Latrigg is only 368m high and would be described as a rounded grassy hump rather than any kind of mountain. I walked up the summit with ease – opting for the direct route rather than the wheelchair friendly path which winds its way more gradually up. The hill overlooks Keswick and so the views from the top are excellent despite its modest height. The views looking south from its viewpoint are dominated by the Derwent Fells, the Borrowdale Fells, and the Helvellyn range surrounding the foreground of Keswick and Derwent Water.
The water situation was desperate at this point. I’d just drunk the last of what I had left and needed more. I descended Latrigg on its west side until I met the Cumbria Way long distance footpath. I followed this south beyond my planned turning and over the bridge into Keswick. My main objective now was to find the Co-op, which I achieved after only a short time.
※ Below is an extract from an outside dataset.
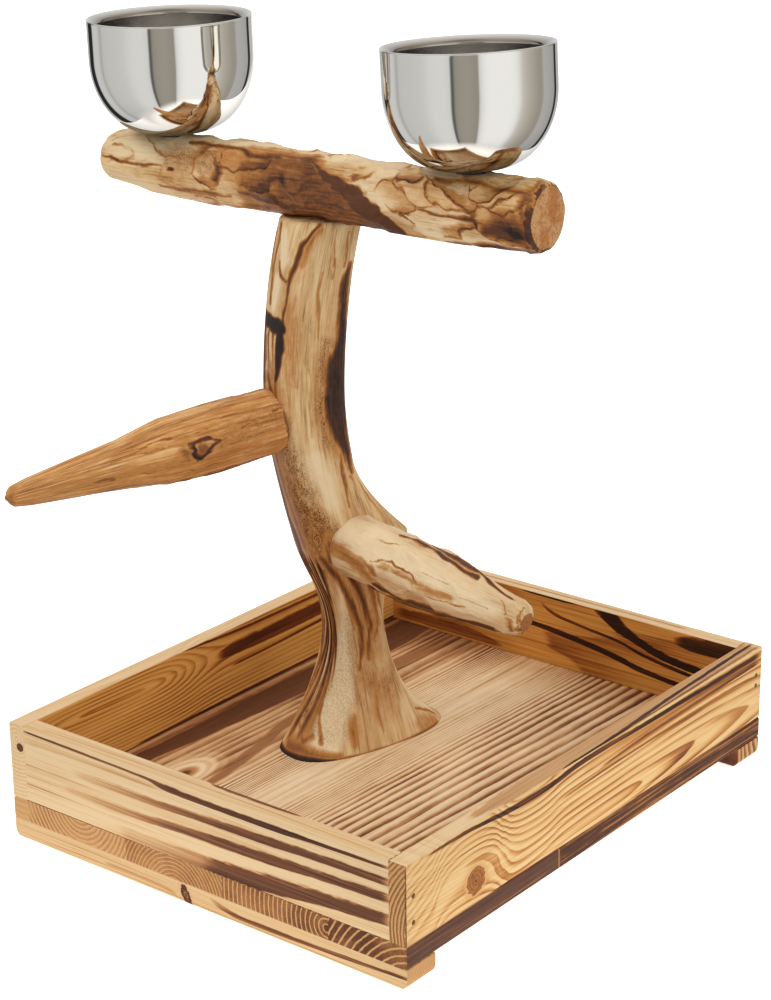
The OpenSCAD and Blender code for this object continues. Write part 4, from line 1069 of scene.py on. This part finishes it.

I bought 4 drinks… 2 I’d drunk before I even left the car park, the other 2 I stuck in my bag. I had a quick chat with one of the locals who informed me that this was the hottest day that Keswick had ever seen, or at least in his lifetime anyway. He informed me that it was around 33 degrees centigrade at the moment. What a day to go Wainwright bagging!
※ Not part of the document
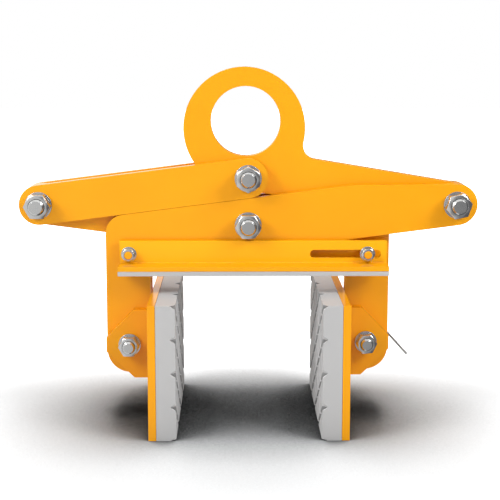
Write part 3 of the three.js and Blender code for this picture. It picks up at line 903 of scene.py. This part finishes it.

I backtracked over the bridge and took the turning that led me across pasture at a nice easy low level towards Applethwaite, before walking the remainder of the way long the road. I was really looking forward to getting back to the car and was disappointed to find my car had heated up so much inside that I could have baked a pizza in there. Luckily there was The Old Sawmill Tearoom at the other end of the car park and so I indulged myself with ice cream whilst the car cooled down.